Von Scheller volunteered for Soviet counterintelligence, and Hans Hansen, the radio operator of the downed German plane, agreed to work with von Scheller. The two were given the aliases ‘Boroda’ (Beard) and ‘Kolonist’ (Colonizer). In response to the disinformation transmitted, another German plane loaded with supplies for von Scheller’s agents landed in Kalmykia, where it was destroyed and five newly arrived agents were captured. After this von Scheller wrote to Abakumov:
Sir General!
I’ve volunteered for the Russian counterintelligence and I have worked honestly and hard for the implementation of a secret task. Our joint efforts succeeded in shooting down a gigantic German U-290 transport airplane and its passengers, including four German agents, were captured by the Russian counterintelligence service. Therefore, I ask for your approval to include me into the Soviet counterintelligence network. I pledge to keep secrets of the service for which I, probably, will end up working, even if I’d be working against German intelligence. In this case I ask for your approval of giving me the alias ‘Lor’.

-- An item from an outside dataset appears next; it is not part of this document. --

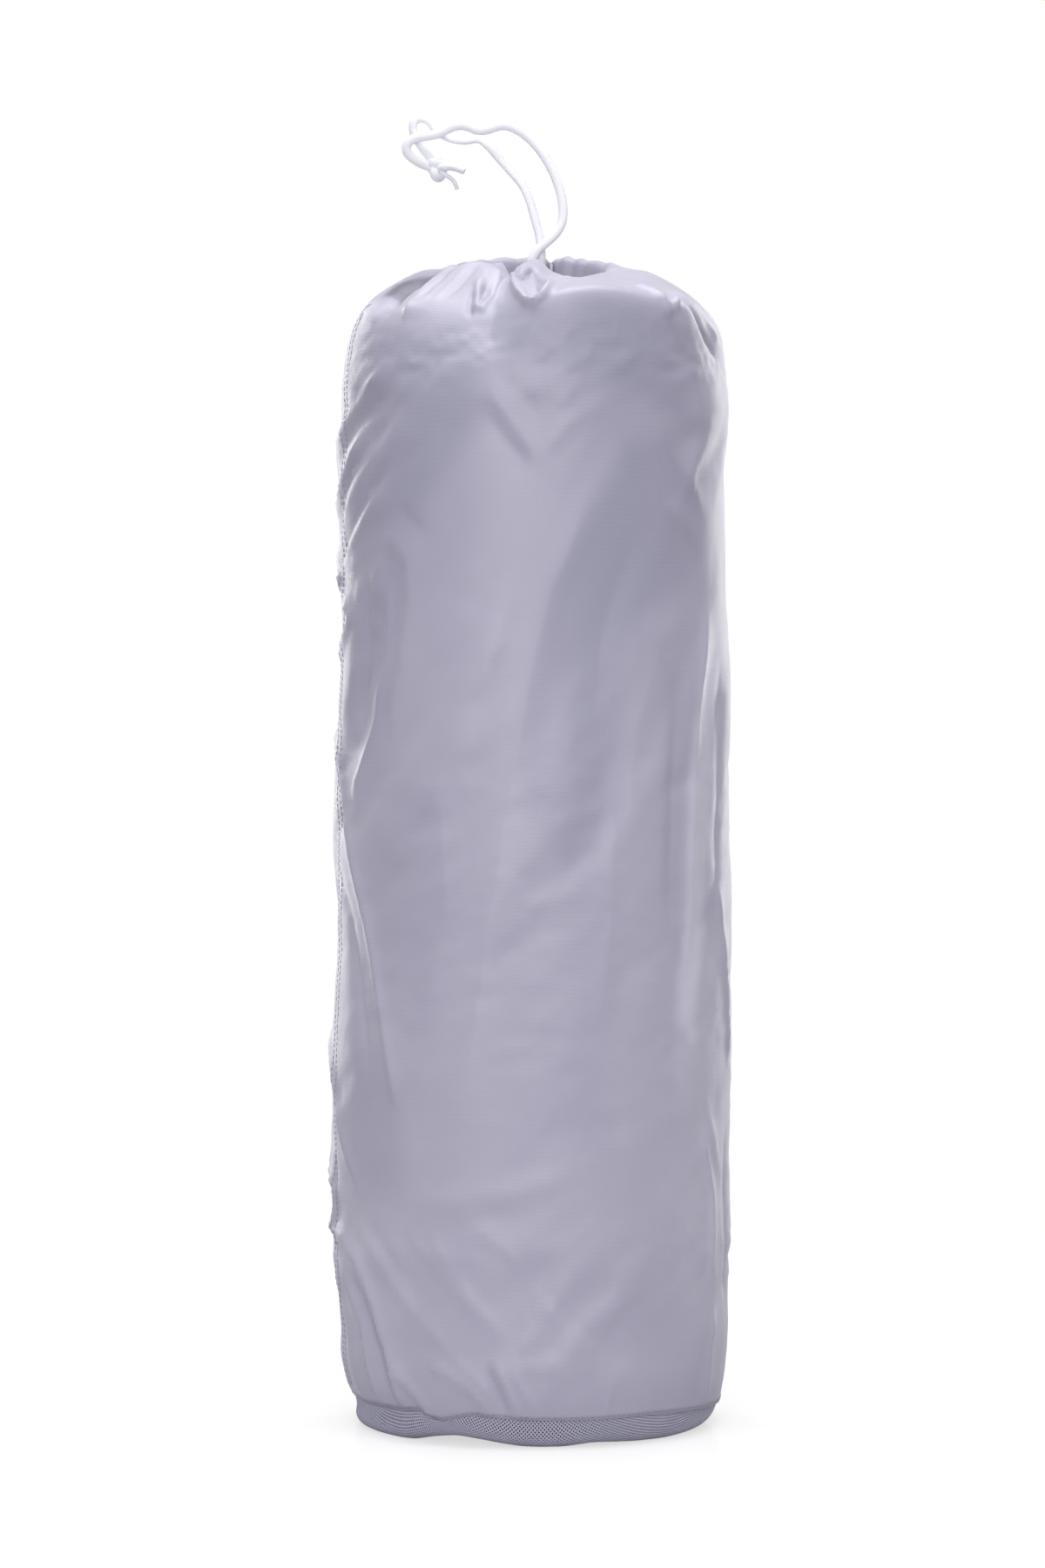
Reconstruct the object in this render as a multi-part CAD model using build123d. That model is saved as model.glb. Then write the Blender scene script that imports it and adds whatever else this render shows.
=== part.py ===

Although further details of the ongoing operation are unknown, SMERSH sent a total of forty-two radio messages to the Germans and received twenty-three responses. In August 1944, the 3rd GUKR Department decided to end the game, and the last cable was sent to Germany, claiming that everyone in the second group had been killed and that the Kalmyks had refused to help von Scheller’s group. Von Scheller was supposedly going to the Western Caucasus, and would move from there to Romania. As a result of the game two planes were destroyed, twelve agents and members of German air crews were killed, and twenty-one German saboteurs were taken prisoner.